>> START DATA

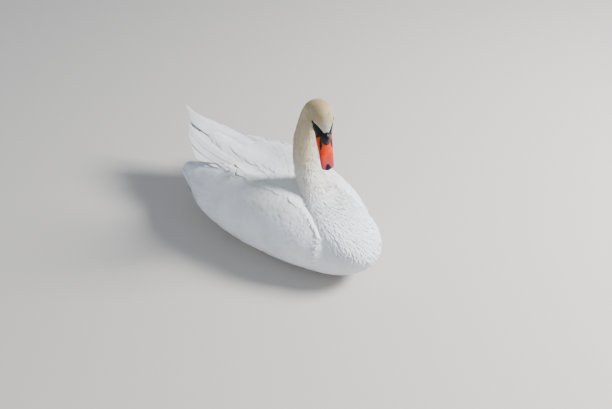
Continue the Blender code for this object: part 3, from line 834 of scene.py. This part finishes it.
def mantle_form(y, e):
    """The top of the back, at y before centring and at e from the right wing's edge (-1) to the left's (1).

    Between them x = e * edge_x, and z runs from the back's line to the wing's edge with
    smooth(0, 1, |e|), less trough * sin(pi * |e|) ** 2. Past them it lies over the wing.
    """
    y, e = np.broadcast_arrays(np.asarray(y, float), np.asarray(e, float))
    s = (y - WING[0][0]) / (WING[-1][0] - WING[0][0])
    far = np.abs(e)
    over = wing_form(1, s, MANTLE_EDGE + MANTLE_OVER * np.maximum(far - 1.0, 0.0))
    edge = over[..., 2]
    trough = np.interp(y, *np.array(TROUGH_AT).T) * np.sin(np.pi * np.minimum(far, 1.0)) ** 2
    trough = trough * np.where(e > 0.0, LEFT_TROUGH, 1.0)
    back = read_back(y)[..., 0]
    z = np.where(far < 1.0, back + (edge - back) * smooth(0.0, 1.0, far) - trough, edge)
    x = over[..., 0] * np.minimum(far, 1.0) * np.sign(e)
    return np.stack([x, y + CENTRING[1], z + MANTLE_ABOVE], axis=-1)


def on_mantle(y, e):
    """Point, upward normal and forward direction of the mantle's form, and the OFBake place."""
    point, out, forward = compass(mantle_form, y, e, 0.002, 0.02)
    place = np.stack([0.25 + e * 0.08, 0.2 + y], axis=-1)
    return point, out * np.sign(out[:, 2:3]), forward, place


low, high = (MANTLE_FROM, -MANTLE_WIDE), (MANTLE_TO, MANTLE_WIDE)
y, e = scatter(mantle_form, low, high, lambda y, e: MANTLE_SPACING + 0 * y, MANTLE_TRIES, 7)
chance = np.random.default_rng(8)
point, out, forward, roots = on_mantle(y, e)
yaw = chance.normal(0.0, MANTLE_YAW, len(y))[:, None]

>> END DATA

WHAT THE TASK REQUIRES: Copy the data above exactly. Every line must be included.

SOLVED PROBLEM:
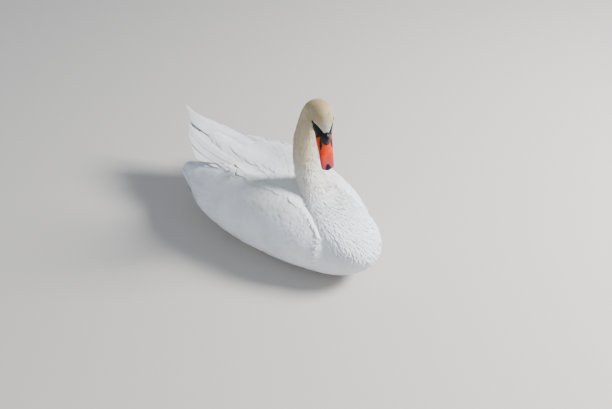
Continue the Blender code for this object: part 3, from line 834 of scene.py. This part finishes it.
def mantle_form(y, e):
    """The top of the back, at y before centring and at e from the right wing's edge (-1) to the left's (1).

    Between them x = e * edge_x, and z runs from the back's line to the wing's edge with
    smooth(0, 1, |e|), less trough * sin(pi * |e|) ** 2. Past them it lies over the wing.
    """
    y, e = np.broadcast_arrays(np.asarray(y, float), np.asarray(e, float))
    s = (y - WING[0][0]) / (WING[-1][0] - WING[0][0])
    far = np.abs(e)
    over = wing_form(1, s, MANTLE_EDGE + MANTLE_OVER * np.maximum(far - 1.0, 0.0))
    edge = over[..., 2]
    trough = np.interp(y, *np.array(TROUGH_AT).T) * np.sin(np.pi * np.minimum(far, 1.0)) ** 2
    trough = trough * np.where(e > 0.0, LEFT_TROUGH, 1.0)
    back = read_back(y)[..., 0]
    z = np.where(far < 1.0, back + (edge - back) * smooth(0.0, 1.0, far) - trough, edge)
    x = over[..., 0] * np.minimum(far, 1.0) * np.sign(e)
    return np.stack([x, y + CENTRING[1], z + MANTLE_ABOVE], axis=-1)


def on_mantle(y, e):
    """Point, upward normal and forward direction of the mantle's form, and the OFBake place."""
    point, out, forward = compass(mantle_form, y, e, 0.002, 0.02)
    place = np.stack([0.25 + e * 0.08, 0.2 + y], axis=-1)
    return point, out * np.sign(out[:, 2:3]), forward, place


low, high = (MANTLE_FROM, -MANTLE_WIDE), (MANTLE_TO, MANTLE_WIDE)
y, e = scatter(mantle_form, low, high, lambda y, e: MANTLE_SPACING + 0 * y, MANTLE_TRIES, 7)
chance = np.random.default_rng(8)
point, out, forward, roots = on_mantle(y, e)
yaw = chance.normal(0.0, MANTLE_YAW, len(y))[:, None]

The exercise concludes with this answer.